■ Exercise description: Reproduce the entries shown below only from the line with "for piece in" down to the line with "obj.matrix_world = world", keeping both end lines and copying each one exactly.

■ Records for this exercise:
»»

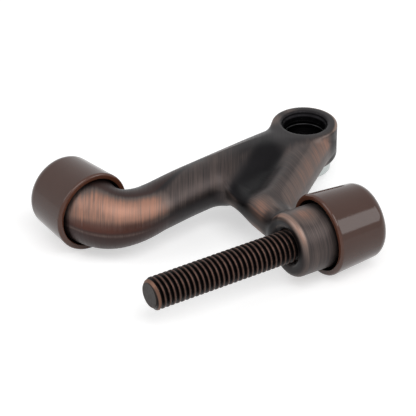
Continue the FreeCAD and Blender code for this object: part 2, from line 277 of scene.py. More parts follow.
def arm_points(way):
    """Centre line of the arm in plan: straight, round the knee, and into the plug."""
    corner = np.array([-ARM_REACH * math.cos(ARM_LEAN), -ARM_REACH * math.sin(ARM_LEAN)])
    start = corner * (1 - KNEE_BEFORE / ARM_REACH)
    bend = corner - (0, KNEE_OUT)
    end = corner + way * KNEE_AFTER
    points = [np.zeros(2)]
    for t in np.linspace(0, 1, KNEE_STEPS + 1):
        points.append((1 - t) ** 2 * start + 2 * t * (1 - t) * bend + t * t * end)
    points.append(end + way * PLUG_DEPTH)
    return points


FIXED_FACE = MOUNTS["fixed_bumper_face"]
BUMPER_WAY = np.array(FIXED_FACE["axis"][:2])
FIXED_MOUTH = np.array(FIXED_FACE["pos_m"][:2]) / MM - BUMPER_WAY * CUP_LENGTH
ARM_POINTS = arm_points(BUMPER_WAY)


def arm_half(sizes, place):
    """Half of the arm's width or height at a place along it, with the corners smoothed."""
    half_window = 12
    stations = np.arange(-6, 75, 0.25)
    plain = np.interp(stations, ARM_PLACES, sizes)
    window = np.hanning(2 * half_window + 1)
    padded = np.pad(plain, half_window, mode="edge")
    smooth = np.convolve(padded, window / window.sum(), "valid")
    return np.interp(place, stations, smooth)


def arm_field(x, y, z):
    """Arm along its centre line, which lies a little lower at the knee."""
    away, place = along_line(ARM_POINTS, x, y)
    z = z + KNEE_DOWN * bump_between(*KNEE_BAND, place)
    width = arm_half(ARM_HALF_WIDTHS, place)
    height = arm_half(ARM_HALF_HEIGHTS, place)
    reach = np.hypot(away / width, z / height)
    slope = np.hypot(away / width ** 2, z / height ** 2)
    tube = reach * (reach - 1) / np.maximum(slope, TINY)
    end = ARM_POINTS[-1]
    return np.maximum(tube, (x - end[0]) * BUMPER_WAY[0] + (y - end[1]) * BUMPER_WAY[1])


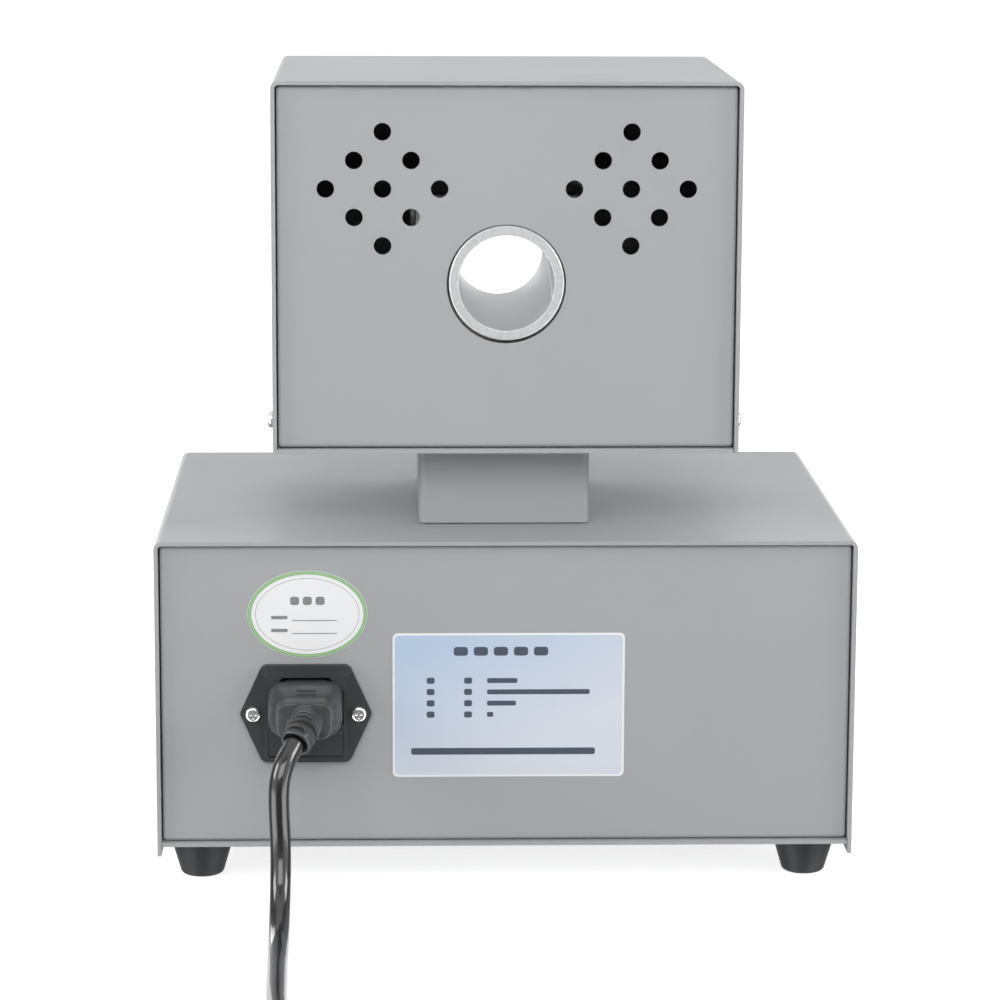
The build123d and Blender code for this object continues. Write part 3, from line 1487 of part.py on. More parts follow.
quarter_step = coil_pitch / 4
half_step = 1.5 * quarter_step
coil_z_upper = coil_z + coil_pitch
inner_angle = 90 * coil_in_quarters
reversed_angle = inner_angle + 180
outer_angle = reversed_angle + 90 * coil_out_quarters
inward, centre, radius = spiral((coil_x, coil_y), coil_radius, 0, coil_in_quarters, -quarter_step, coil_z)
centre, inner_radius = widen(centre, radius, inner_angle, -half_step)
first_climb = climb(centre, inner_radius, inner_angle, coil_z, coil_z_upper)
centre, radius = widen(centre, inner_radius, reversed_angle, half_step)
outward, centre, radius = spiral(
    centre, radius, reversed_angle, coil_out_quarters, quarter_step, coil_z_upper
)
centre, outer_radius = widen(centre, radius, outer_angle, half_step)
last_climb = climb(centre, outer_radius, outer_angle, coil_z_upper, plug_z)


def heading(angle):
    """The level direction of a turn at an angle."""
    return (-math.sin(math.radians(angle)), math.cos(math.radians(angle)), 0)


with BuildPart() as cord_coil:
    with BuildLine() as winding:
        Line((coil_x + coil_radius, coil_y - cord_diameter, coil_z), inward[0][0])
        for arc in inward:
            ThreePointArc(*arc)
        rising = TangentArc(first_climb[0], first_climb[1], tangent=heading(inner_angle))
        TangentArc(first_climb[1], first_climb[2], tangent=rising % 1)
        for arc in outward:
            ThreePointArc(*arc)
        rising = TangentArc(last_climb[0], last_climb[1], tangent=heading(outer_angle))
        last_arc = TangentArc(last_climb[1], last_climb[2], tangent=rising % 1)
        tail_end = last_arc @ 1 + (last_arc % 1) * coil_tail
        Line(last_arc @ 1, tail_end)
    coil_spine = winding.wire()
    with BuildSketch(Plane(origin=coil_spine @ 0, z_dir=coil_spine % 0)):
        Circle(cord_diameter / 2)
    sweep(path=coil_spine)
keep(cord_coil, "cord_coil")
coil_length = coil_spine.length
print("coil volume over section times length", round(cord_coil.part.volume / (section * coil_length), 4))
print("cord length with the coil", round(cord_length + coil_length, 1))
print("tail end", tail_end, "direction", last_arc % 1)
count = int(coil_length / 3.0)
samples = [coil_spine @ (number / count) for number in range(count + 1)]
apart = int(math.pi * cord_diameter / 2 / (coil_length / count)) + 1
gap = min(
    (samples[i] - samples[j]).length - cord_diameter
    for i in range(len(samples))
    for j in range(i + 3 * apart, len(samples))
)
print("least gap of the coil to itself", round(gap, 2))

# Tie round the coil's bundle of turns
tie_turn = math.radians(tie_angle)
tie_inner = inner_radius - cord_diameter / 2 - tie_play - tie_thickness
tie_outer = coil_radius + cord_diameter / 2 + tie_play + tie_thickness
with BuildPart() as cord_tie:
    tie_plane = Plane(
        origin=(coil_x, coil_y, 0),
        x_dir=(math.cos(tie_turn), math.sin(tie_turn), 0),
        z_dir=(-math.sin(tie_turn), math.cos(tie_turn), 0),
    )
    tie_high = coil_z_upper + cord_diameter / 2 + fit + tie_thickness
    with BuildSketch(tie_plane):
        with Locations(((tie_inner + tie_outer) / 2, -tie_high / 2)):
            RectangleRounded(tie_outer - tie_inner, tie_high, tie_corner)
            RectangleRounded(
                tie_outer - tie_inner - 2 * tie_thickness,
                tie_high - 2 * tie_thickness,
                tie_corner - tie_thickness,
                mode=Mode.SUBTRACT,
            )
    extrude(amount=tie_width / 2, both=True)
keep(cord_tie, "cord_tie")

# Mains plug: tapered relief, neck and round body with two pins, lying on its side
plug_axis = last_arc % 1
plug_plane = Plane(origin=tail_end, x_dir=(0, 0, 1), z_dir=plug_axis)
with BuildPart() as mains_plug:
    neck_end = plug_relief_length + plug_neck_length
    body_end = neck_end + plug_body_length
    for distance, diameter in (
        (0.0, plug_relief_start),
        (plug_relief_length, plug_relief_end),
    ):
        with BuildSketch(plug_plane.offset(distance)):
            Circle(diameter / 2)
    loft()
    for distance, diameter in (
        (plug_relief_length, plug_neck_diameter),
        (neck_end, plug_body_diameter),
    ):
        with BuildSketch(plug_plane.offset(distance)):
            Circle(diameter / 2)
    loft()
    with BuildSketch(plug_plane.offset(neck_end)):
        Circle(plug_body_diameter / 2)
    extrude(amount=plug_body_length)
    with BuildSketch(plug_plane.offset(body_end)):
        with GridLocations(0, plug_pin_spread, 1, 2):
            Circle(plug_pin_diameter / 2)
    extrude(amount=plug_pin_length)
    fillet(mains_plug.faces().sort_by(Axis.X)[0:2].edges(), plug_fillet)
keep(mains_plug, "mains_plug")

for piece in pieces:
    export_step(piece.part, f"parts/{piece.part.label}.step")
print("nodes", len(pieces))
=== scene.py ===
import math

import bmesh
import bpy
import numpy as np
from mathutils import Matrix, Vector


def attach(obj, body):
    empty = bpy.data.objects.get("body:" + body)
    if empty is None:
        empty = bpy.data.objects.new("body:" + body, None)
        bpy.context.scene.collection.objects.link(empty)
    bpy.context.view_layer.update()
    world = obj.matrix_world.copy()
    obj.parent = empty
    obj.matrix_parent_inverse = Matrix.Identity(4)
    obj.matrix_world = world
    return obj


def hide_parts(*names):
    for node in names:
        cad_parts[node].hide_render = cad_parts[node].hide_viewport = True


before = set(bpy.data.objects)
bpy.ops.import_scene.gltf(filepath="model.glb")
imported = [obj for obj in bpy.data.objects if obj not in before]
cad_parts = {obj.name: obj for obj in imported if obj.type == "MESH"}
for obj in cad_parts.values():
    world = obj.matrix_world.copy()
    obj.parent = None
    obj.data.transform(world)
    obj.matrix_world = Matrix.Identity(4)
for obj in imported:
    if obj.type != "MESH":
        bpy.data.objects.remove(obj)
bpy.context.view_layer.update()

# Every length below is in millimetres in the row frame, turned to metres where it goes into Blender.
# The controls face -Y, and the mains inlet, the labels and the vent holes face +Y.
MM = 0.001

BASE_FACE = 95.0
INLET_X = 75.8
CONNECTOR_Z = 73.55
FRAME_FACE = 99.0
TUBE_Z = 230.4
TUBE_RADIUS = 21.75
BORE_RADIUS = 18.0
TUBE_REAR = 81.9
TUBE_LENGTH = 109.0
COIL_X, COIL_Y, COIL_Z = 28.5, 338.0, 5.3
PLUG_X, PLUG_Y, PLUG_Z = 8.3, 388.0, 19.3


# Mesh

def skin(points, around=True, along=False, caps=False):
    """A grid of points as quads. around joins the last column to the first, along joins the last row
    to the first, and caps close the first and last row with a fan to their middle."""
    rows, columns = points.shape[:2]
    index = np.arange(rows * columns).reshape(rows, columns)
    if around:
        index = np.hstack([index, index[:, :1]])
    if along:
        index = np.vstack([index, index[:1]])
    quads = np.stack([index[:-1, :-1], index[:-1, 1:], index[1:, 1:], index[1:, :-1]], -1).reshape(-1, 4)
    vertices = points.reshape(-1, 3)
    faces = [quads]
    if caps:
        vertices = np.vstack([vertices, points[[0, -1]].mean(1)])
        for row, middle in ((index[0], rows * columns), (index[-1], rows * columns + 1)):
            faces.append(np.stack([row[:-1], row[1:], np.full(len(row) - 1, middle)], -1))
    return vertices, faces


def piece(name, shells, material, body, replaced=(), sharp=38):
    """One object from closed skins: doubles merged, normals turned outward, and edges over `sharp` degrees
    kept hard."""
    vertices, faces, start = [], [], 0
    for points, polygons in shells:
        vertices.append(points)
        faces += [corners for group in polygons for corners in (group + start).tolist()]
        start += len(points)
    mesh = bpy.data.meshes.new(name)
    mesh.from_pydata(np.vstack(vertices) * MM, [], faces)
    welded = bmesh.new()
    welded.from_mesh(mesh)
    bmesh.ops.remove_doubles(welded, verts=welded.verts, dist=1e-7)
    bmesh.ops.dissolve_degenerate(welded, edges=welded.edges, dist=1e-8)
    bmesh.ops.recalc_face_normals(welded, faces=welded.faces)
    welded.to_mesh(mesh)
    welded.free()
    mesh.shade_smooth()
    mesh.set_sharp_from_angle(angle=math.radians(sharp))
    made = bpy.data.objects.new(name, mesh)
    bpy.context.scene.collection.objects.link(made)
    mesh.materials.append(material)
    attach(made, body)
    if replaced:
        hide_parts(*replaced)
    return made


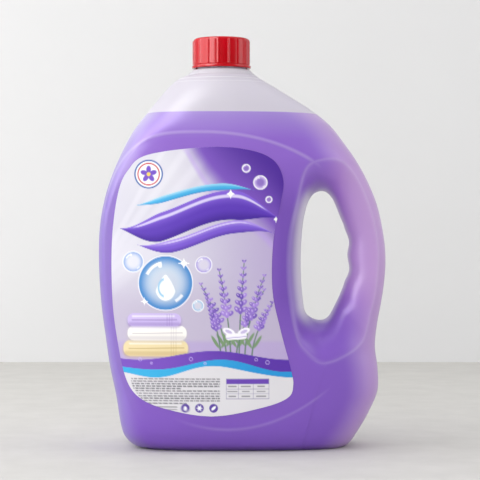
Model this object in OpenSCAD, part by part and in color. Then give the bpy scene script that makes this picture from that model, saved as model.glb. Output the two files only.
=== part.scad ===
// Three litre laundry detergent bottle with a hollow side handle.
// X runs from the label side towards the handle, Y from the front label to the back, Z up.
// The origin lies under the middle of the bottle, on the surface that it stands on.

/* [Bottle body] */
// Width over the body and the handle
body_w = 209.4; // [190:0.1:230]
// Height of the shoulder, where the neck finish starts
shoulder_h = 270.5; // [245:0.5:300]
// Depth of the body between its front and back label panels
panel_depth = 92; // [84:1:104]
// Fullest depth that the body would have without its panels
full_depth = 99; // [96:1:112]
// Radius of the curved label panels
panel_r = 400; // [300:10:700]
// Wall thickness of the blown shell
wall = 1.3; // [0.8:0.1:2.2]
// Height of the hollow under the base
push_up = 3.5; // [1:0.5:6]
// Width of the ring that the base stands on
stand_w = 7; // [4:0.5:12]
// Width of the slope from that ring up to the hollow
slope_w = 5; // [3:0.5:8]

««

■ Complete output:
for piece in pieces:
    export_step(piece.part, f"parts/{piece.part.label}.step")
print("nodes", len(pieces))
=== scene.py ===
import math

import bmesh
import bpy
import numpy as np
from mathutils import Matrix, Vector


def attach(obj, body):
    empty = bpy.data.objects.get("body:" + body)
    if empty is None:
        empty = bpy.data.objects.new("body:" + body, None)
        bpy.context.scene.collection.objects.link(empty)
    bpy.context.view_layer.update()
    world = obj.matrix_world.copy()
    obj.parent = empty
    obj.matrix_parent_inverse = Matrix.Identity(4)
    obj.matrix_world = world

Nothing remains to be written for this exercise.